The 16-year-old boy had been following us last week as we made our way through Nargizlia. It is one of the most recent additions to the camps housing the 160,000 people who have fled the fighting as the Iraqi government tries to retake Mosul, its second largest city, from the Islamic State
Ghazi, who had been hiding behind tents each time we stopped to speak with someone, finally approached. He quietly told me he was living in a tent with a group of unaccompanied men and boys he didn’t know. He looked at me, so full of fear at his surroundings, and asked if there was anything I could do to help him join his family, who had been sent to a different camp.

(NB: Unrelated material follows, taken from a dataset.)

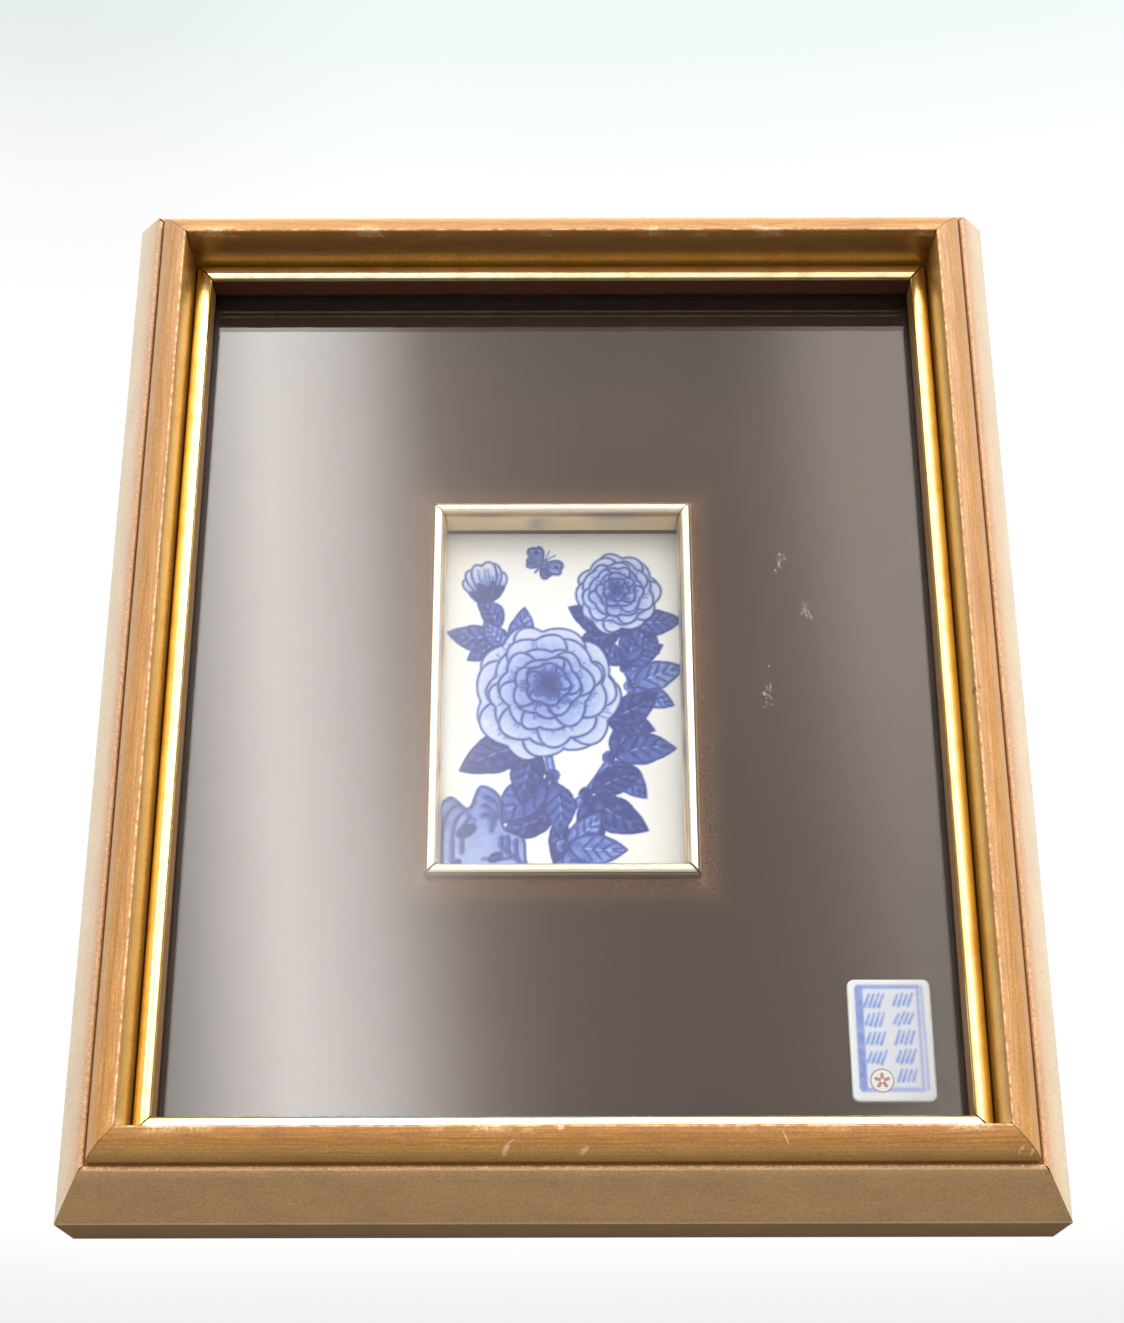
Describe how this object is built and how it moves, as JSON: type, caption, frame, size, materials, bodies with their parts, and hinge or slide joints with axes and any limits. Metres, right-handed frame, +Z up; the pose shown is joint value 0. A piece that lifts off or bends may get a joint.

I took him to the manager’s office and found a staff member who said he would take Ghazi in to see the manager. We had to leave, it was late in the day, but it absolutely broke my heart to leave this boy, with no guarantee that he would be able to join his family.
The people in these camps were terrorized by ISIS and have had to leave their lives behind. Some were separated from family members in the chaos in 2014, when the Islamic State, also known as ISIS, took over the region. Some were separated from family members by accident as they fled recently, and others were separated from the men and older boys in their family for security checks, to make certain they aren’t ISIS fighters.
But none of the camps housing Mosul’s displaced allow for free movement, a fundamental right, and only one is allowing family reunification at the moment as far as I know. At least two camps prohibit visitors and ban cell phones, ostensibly for security reasons. Ghazi’s was confiscated as he arrived at the camp’s euphemistically named “reception center,” or screening facility. This makes the displaced significantly more vulnerable—those whose loved ones were detained for alleged affiliation with ISIS have no way of reaching out to contacts to help locate them.
Since the first days of the Mosul operation in October, husbands and sons in the four Kurdish Regional Government-controlled camps I have visited have come to me asking for help to re-join their families -- who happened to leave on a different bus either because they were held back in screening, or because they left Mosul at a different time.
Ghazi’s parents fled Mosul in a wave of escapees, while he stayed behind to check on an ailing uncle. They called him as they reached the Iraqi Security Forces checkpoint to say they were being sent to the Qaymawa camp. He then fled Mosul alone. When he reached the security checkpoint, he asked the soldiers to send him to join his family. But they ignored him and sent him with hundreds of other displaced families to Nargizlia.
One woman in Nargizlia told me that when the 100 families from her area of Mosul escaped from the ISIS-controlled territory and reached an area under Kurdistan Regional Government military control, the women and girls and young boys were separated from the men and boys 15 and above in their family, and all of them were held in a school, in different rooms. When buses arrived to take them all to the camp, this woman’s husband and son were missing. She asked security forces at the “reception center” and later at the camp about their fate, but she said they refused to answer her. Now she is sitting in her tent, unable to leave the camp and without even a phone to be able to call any friends, family, or international organizations for help in locating her loved ones.
Aid workers tell me that they have not been able to press for freedom of movement of displaced people to reunite with their families in light of the demands on them to provide urgent services for the people in camps. One worker said to me candidly, when they speak to camp residents, free movement is not their main complaint. In light of the focus of aid organizations, it’s probably no surprise that camp residents instead focus on highlighting all the help they are not receiving.
But when I ask residents about their human rights concerns, the feeling that they are being held in open air prisons and the impact this has on their ability to communicate with their families is one of the first thing they regularly raise.
One man at Nargizlia begged for my help to leave the camp, to meet a 2-year old daughter he never met who is now in Kirkuk, a major city 160 kilometers away, and to mourn the death of his mother with his siblings, who escaped Mosul before ISIS took control. He said to me, “We escaped from prison, just to be put in another prison,” and shook his head as he walked away.